Discipline is not something you either have or do not have. It is a skill that is trained through repetition, just like reading the DOM or identifying value areas. Every time you follow your rules despite wanting to break them, you strengthen the neural pathway for discipline. Every time you break your rules, you strengthen the neural pathway for impulsive behavior.
Start small. Pick one rule and follow it perfectly for 20 consecutive sessions. It could be as simple as: I will not trade in the first 5 minutes after the open. Once you have 20 sessions of perfect compliance, add a second rule. Stack rules gradually. Trying to enforce 15 rules on day one will fail because you are overloading a muscle that has not been trained yet.
The traders who survive long enough to become profitable are not the ones with the best systems. They are the ones who developed the discipline to follow their system when it mattered. The system is the easy part. The execution is where careers are made or broken.
Most traders fail because their expectations do not match reality. They expect to be profitable within weeks. They expect every trade to win. They expect a linear equity curve. None of these things are real. The learning curve in trading is measured in years, not months. Profitable traders lose on 40 to 60 percent of their trades. Equity curves have drawdowns that can last weeks.
Accept that you will have losing days, losing weeks, and losing months even when you are doing everything right. Variance is real and it does not care about your feelings. The only thing you control is your process. If your process is sound and your edge is real, the results will come.
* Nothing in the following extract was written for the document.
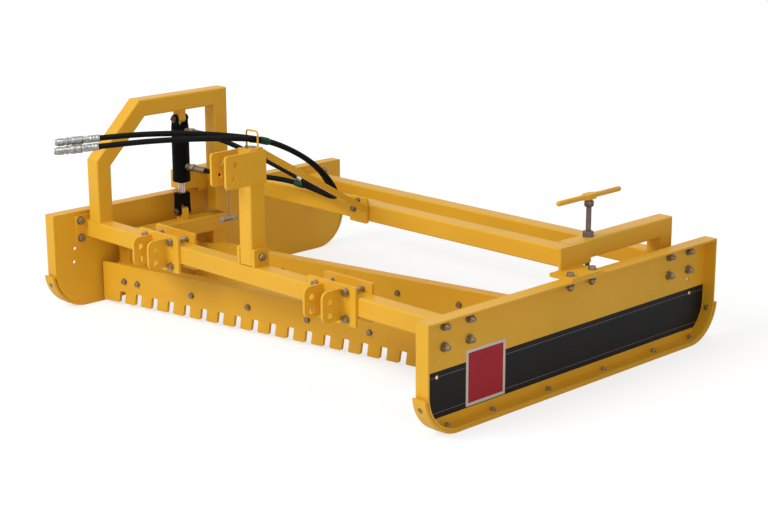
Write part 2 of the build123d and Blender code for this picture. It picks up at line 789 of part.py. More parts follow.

But they will come on the market's timeline, not yours.
Do not set P&L targets. Do not tell yourself you need to make a certain amount per day or per week. P&L targets create pressure to force trades when the market is not offering your setup. Instead, set process targets. I will follow my rules on every trade today. I will journal every session this week. I will review my data every Sunday. These are things you control. The money follows the process.